The thing that I think is interesting, with the attention on Foley we forget about the impact of Iraq. I was talking to a Republican Senate strategist yesterday who said, “Don’t forget, Bush, at 38 percent and Iraq are devastating to our candidates. They’ve got to try to separate themselves and fight out.” The other thing in our poll is that Republicans—in that generic vote, Democrats have a 15-point lead—but Republicans still, 87 percent say they want Republicans to win. It’s independents, the center of the electorate, where Republicans have collapsed.

MR. RUSSERT: Charlie Cook, you wrote in your National Journal article yesterday, “This election season has been so maddening: Trying to get a fix on what’s going on has been like trying to nail Jell-O to a wall; it just won’t stay put.” You don’t know my sister’s Jello-O, but—oops, I’m in trouble on that. But the—what are you talking about?

MR. CHARLIE COOK: It—well, you know, we, we had this deterioration on a national level at the 30,000, 40,000, 50,000-foot level for the better part of the year. Things got a little bit better for Republicans in late spring, then it got worse, and then it got better in September, and then the bottom sort of fell out. And the old Tip O’Neill adage that all politics is local, it’s right in four midterm elections out of five. But one out of five it’s just not right, ‘94 for Democrats, ‘74 for Republicans, and it’s like, as, as, as John said, the bottom just sort of falls out. And these are really challenging times for Republicans.
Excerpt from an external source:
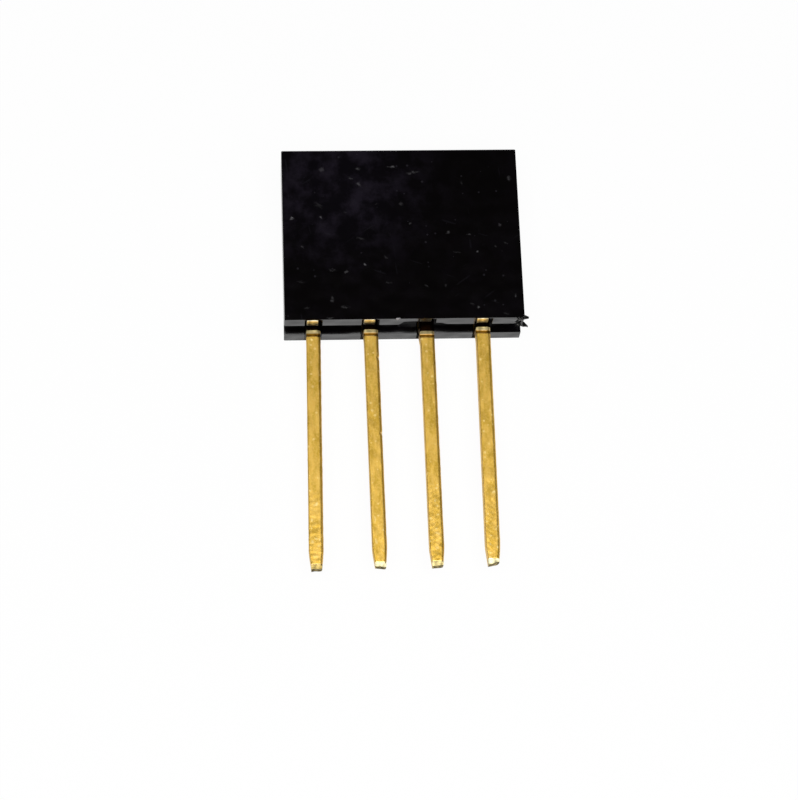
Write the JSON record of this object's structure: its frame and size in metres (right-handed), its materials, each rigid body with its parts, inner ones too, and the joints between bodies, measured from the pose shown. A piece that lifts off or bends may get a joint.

That, that—one, one strategist said, “We keep pounding with negative after negative after the negative, and this year they’re wearing Teflon, we’re wearing Velcro.”

MR. RUSSERT: Bob Novak, Barron’s writes for tomorrow that they did an analysis of how much money each candidate has raised and will spend on the election and didn’t look at any polls, and based simply on money being raised, they predict the Republicans will lose eight House seats, a maximum of 14, hold the House, hold the Senate.

MR. ROBERT NOVAK: That’s a ridiculous method of, of forecasting the election strictly on the money. Money is important, but it’s not everything. The interesting thing to me is that we—everybody thinks that it’s going to be a narrow Republican—a Democratic victory in, in the, in the House, the Senate almost too close to call, maybe a narrow Republican victory. Why is it narrow with those huge gaps in the polls? Because the president is very unpopular and the war is very unpopular, and those are the two issues that are killing Republican candidates. So there must be some voter resistance to the Democrats, and I think that’s what the problem is. And that’s why the Republican strategists say this is not a referendum, it’s a choice. That’s a terrible thing to say it’s not a referendum. They say you can’t judge the Republican Party on its record of being the governing party in America, you have to choose between each race. But in each race there are Democratic problems.

MR. RUSSERT: Could it be that the number of Democrats in some of the blue states are so overwhelmingly opposed to the president that it skews the national number?

MR. NOVAK: That’s true. And there’s one other factor, we, we have to mention why it is the, the races- -the race for control of the House is still relatively close, and that’s the gerrymander. A lot of these districts are gerrymandered, so there’s many fewer races than there used to be 40 years ago or even in 1994.

MR. RUSSERT: That they were—divide and cut up...

MR. NOVAK: They’re the competitive race—yes.

MR. RUSSERT: ...to make it a safe seat.

David Broder, the House majority whip in the Senate, Roy Blunt of Missouri, had this to say, “Pelosi’s House,” referring to Nancy Pelosi, the Democratic congresswoman from San Francisco who becomes speaker. “This list of the bills most likely to be championed by committee chairmen in a Pelosi-led House of Representatives would be great fodder for the late-night talk show hosts if it weren’t true. Instead, it’s just plain scary. While Republicans fight the War on Terror, grow our robust economy, and crack down on illegal immigration, House Democrats plot to establish a Department of Peace, raise your taxes, and minimize penalties for crack dealers. The difference couldn’t be starker.”

MR. BRODER: I like Roy Blunt, but that rhetoric gives a measure of how hard up the Republicans really are. I mean, that is not the Democratic agenda. The Democratic agenda is raising the minimum wage, doing something about drug prices, and probably doing something about the war in Iraq.

MR. HARWOOD: But, Tim, the—that was an interesting reflection of how House Republicans are thinking at this point. I talked to a House Republican strategist yesterday. He said, “What we want in the last two weeks of the election is more from the White House, from Bush and perhaps Cheney, attacking Nancy Pelosi, raising the stakes on Democratic control.” Tough challenge for the White House, because if they lose the House in a couple of weeks, they’re going to have to be working with those people. But one of the problems for Republicans is how do you make people scared of the impact of a Democratic Congress if your own Republican Congress has not been delivering for your base? Gay marriage, nothing’s happened; Social Security, nothing happened; immigration, next to nothing. So the Republicans don’t have a great record to talk about.